What needs to be done:
Read the records and write them out again exactly.
###
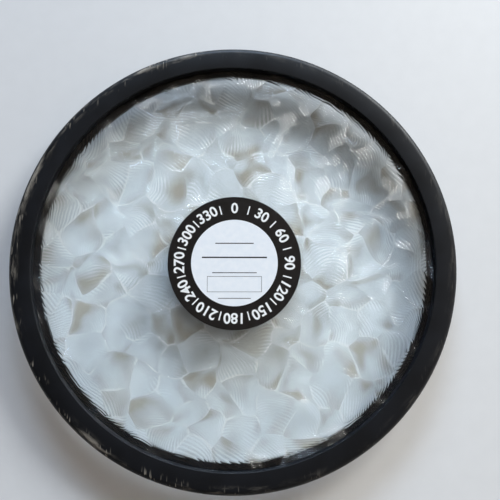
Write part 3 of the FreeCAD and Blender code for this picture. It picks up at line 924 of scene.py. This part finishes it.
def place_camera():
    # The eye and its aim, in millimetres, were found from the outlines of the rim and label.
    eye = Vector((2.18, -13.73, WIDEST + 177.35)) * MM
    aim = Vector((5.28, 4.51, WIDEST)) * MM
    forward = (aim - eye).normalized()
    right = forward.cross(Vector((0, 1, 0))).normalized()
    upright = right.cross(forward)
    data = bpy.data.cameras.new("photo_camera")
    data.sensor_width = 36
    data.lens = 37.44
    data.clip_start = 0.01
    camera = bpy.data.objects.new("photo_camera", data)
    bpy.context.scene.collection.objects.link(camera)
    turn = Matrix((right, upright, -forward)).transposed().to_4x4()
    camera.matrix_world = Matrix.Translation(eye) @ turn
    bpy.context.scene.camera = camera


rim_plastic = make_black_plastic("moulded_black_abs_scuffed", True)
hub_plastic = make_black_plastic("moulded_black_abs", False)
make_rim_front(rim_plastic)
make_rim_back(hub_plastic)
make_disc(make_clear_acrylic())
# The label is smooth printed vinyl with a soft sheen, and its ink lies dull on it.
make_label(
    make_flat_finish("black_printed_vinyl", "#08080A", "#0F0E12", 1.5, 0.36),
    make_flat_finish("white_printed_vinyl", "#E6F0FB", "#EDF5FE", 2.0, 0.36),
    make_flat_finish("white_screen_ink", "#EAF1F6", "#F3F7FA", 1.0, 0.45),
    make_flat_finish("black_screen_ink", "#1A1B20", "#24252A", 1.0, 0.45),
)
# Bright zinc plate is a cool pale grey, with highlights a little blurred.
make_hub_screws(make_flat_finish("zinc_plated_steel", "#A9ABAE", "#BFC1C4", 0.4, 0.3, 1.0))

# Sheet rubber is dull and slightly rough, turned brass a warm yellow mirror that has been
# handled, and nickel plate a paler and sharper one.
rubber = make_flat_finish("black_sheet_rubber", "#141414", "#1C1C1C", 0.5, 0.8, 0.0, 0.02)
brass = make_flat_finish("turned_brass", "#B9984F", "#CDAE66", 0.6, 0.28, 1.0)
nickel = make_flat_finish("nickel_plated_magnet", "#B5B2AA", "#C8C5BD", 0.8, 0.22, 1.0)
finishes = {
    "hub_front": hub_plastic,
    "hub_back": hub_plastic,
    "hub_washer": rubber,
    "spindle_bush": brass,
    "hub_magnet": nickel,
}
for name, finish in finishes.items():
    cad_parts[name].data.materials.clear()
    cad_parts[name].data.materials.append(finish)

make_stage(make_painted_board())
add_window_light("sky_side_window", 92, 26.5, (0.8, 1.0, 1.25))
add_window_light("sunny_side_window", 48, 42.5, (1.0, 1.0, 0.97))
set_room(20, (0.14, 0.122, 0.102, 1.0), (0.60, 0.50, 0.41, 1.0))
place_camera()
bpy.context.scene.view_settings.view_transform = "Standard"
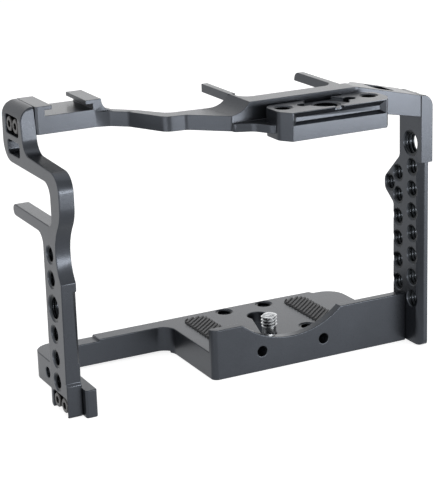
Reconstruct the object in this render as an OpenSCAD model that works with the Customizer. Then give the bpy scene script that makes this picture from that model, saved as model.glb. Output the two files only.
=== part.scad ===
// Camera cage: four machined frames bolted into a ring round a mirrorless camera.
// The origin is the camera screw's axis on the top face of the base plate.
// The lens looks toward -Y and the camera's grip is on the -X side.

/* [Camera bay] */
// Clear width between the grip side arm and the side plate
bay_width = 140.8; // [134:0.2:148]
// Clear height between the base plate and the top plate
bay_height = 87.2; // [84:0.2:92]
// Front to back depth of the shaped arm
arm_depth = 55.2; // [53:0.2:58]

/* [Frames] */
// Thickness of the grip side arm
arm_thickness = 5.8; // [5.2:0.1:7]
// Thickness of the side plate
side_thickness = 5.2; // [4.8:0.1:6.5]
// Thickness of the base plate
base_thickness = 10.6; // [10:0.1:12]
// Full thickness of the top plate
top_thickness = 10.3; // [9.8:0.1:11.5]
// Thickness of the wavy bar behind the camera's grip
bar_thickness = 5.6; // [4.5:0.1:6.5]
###
Answer to this problem:
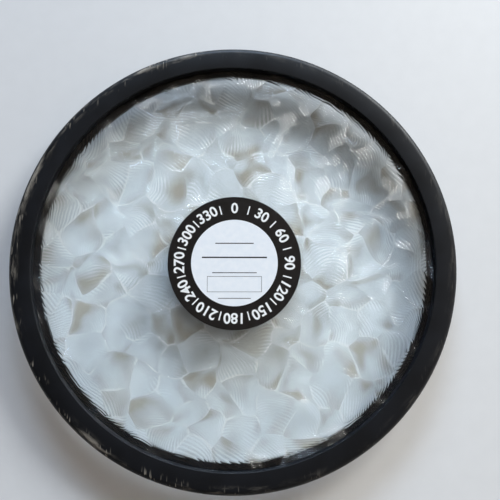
Write part 3 of the FreeCAD and Blender code for this picture. It picks up at line 924 of scene.py. This part finishes it.
def place_camera():
    # The eye and its aim, in millimetres, were found from the outlines of the rim and label.
    eye = Vector((2.18, -13.73, WIDEST + 177.35)) * MM
    aim = Vector((5.28, 4.51, WIDEST)) * MM
    forward = (aim - eye).normalized()
    right = forward.cross(Vector((0, 1, 0))).normalized()
    upright = right.cross(forward)
    data = bpy.data.cameras.new("photo_camera")
    data.sensor_width = 36
    data.lens = 37.44
    data.clip_start = 0.01
    camera = bpy.data.objects.new("photo_camera", data)
    bpy.context.scene.collection.objects.link(camera)
    turn = Matrix((right, upright, -forward)).transposed().to_4x4()
    camera.matrix_world = Matrix.Translation(eye) @ turn
    bpy.context.scene.camera = camera


rim_plastic = make_black_plastic("moulded_black_abs_scuffed", True)
hub_plastic = make_black_plastic("moulded_black_abs", False)
make_rim_front(rim_plastic)
make_rim_back(hub_plastic)
make_disc(make_clear_acrylic())
# The label is smooth printed vinyl with a soft sheen, and its ink lies dull on it.
make_label(
    make_flat_finish("black_printed_vinyl", "#08080A", "#0F0E12", 1.5, 0.36),
    make_flat_finish("white_printed_vinyl", "#E6F0FB", "#EDF5FE", 2.0, 0.36),
    make_flat_finish("white_screen_ink", "#EAF1F6", "#F3F7FA", 1.0, 0.45),
    make_flat_finish("black_screen_ink", "#1A1B20", "#24252A", 1.0, 0.45),
)
# Bright zinc plate is a cool pale grey, with highlights a little blurred.
make_hub_screws(make_flat_finish("zinc_plated_steel", "#A9ABAE", "#BFC1C4", 0.4, 0.3, 1.0))

# Sheet rubber is dull and slightly rough, turned brass a warm yellow mirror that has been
# handled, and nickel plate a paler and sharper one.
rubber = make_flat_finish("black_sheet_rubber", "#141414", "#1C1C1C", 0.5, 0.8, 0.0, 0.02)
brass = make_flat_finish("turned_brass", "#B9984F", "#CDAE66", 0.6, 0.28, 1.0)
nickel = make_flat_finish("nickel_plated_magnet", "#B5B2AA", "#C8C5BD", 0.8, 0.22, 1.0)
finishes = {
    "hub_front": hub_plastic,
    "hub_back": hub_plastic,
    "hub_washer": rubber,
    "spindle_bush": brass,
    "hub_magnet": nickel,
}
for name, finish in finishes.items():
    cad_parts[name].data.materials.clear()
    cad_parts[name].data.materials.append(finish)

make_stage(make_painted_board())
add_window_light("sky_side_window", 92, 26.5, (0.8, 1.0, 1.25))
add_window_light("sunny_side_window", 48, 42.5, (1.0, 1.0, 0.97))
set_room(20, (0.14, 0.122, 0.102, 1.0), (0.60, 0.50, 0.41, 1.0))
place_camera()
bpy.context.scene.view_settings.view_transform = "Standard"
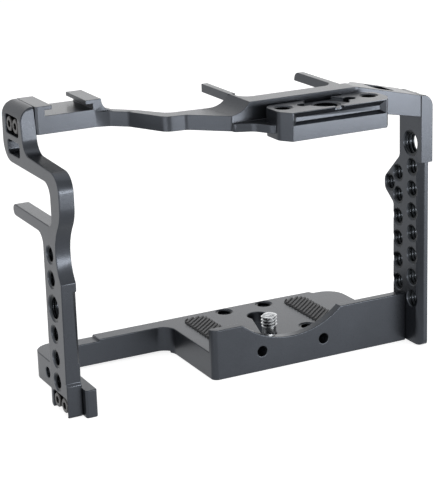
Reconstruct the object in this render as an OpenSCAD model that works with the Customizer. Then give the bpy scene script that makes this picture from that model, saved as model.glb. Output the two files only.
=== part.scad ===
// Camera cage: four machined frames bolted into a ring round a mirrorless camera.
// The origin is the camera screw's axis on the top face of the base plate.
// The lens looks toward -Y and the camera's grip is on the -X side.

/* [Camera bay] */
// Clear width between the grip side arm and the side plate
bay_width = 140.8; // [134:0.2:148]
// Clear height between the base plate and the top plate
bay_height = 87.2; // [84:0.2:92]
// Front to back depth of the shaped arm
arm_depth = 55.2; // [53:0.2:58]

/* [Frames] */
// Thickness of the grip side arm
arm_thickness = 5.8; // [5.2:0.1:7]
// Thickness of the side plate
side_thickness = 5.2; // [4.8:0.1:6.5]
// Thickness of the base plate
base_thickness = 10.6; // [10:0.1:12]
// Full thickness of the top plate
top_thickness = 10.3; // [9.8:0.1:11.5]
// Thickness of the wavy bar behind the camera's grip
bar_thickness = 5.6; // [4.5:0.1:6.5]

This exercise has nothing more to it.